Джокер вдруг явственно скрипнул зубами в кое-чьей несдержанной манере, перебивая неловкие, непричесанные слова.
Кризис сорвал с геройского облика вечную печать обязательного долга и хмурого самоконтроля - мимолетно он стал казаться моложе, улыбаясь, лишившись морщин, разглаженных покоем. Это смутило его: он такое уже наблюдал не раз - поцелуй смерти тому, кто ни о чем не жалеет.
Скоро красивое лицо подвянет и начнет гнить.
- Я помню разочарование в тебе, - зачем-то сообщил он серьезно, холодно оглядывая незрячие глаза, хотя живучестью Бэтмена был поражен, и не так уж и неприятно. - Не тогда, когда ты прокурорствовал. Не тогда. Тогда, когда ты отказал мне в самом начале. Не отвлекайся, выпусти меня.
И без того мало способный к мыслительной деятельности Брюс, конечно, ни черта не понял и совсем запутался: чертов клоун никогда ничего не предлагал ему тогда… Не предлагал же?
Все, что в его жизни не имело цены, этому человеку было пылью под ногами; все, что Брюс желал получить, было…
- Вот че-ерт, я такой дурак… - просипел он изо всех сил, хотя озноб, бивший его, тревожно усилился, и стоило обратить на этот намекающий на близость провала момент внимание. - Как мне объяснить, если ты никогда меня не поймешь?
Наконец полимерные путы были побеждены, и он дернулся вперед, почти падая, ослабевая от резкого движения, уверенный, что заслужил награду.

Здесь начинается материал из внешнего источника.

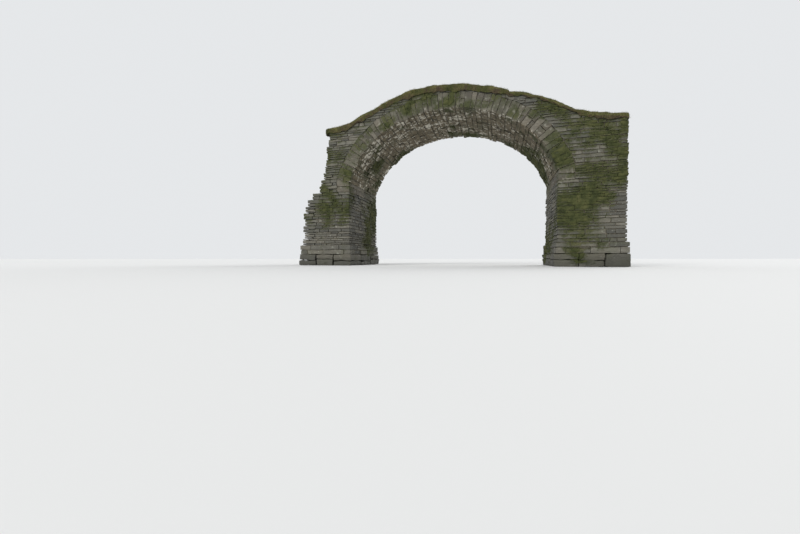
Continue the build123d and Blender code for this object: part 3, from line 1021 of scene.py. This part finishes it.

Но как только Джокер оказался на свободе, угол того самого, желанного плеча, острый и тяжелый, с размаху шарахнул его в грудь. Ладонь оказалась кулаком, и приложила обтянутое дорогой тканью бедро.
- Джек, - не смутился Брюс побоям, иронично улыбаясь багряной темноте, вставшей у него перед глазами: она была похожа на красный грим. - Поцелуй меня немедленно. Думаю, я умираю. У меня больше не болят колени, впервые за столько времени. Ты не можешь быть так жесток, чтобы лишить меня последнего поцелуя. Даже ты не можешь, да?
Размахнувшийся для нового удара Джокер заткнул его вялым, но жестким хуком - брызнула слюна и кровь из треснувшей от удара нижней губы, до того и так аномально пересохшей, вместе с этим высекая и непредвиденно довольный звук.
- Что за херня, Уэйн? - яростно зашипел он, когда ледяная рука прихватила его за ягодицу - он снова стоял на коленях, но теперь это не имело значения.
Хотя приоритет униженных просьб, казалось, принадлежал ему безраздельно.
- Не знаешь, что это, Нэпьер? - блекло передразнил его Брюс, вяло двигая пальцами по плотной голой коже. - Разменял… сороковник, и не знаешь… Щупаю тебя за твою великолепную задницу.
Прохлада множилась, озноб одолел его и он задрожал, мучимый призрачной вьюгой - ему стало очень холодно, до онемения: зимнее озеро затягивало его.
Выглядел он весьма плохо даже на тот, единственный обращенный на него взгляд - обмякнув, он рухнул на спину, чему-то счастливо хмурясь, сквозь ужасный белый шум еще успевая впитать холод паркета под своей щекой, холодный дух сквозняка и низкий клоунский голос, приглушенный кровяным биением его собственного пульса.
Поблескивающие лихорадкой серые глаза последовательно мутнели, будто покрываясь тонкой матовой пленкой - ртутной, тревожной.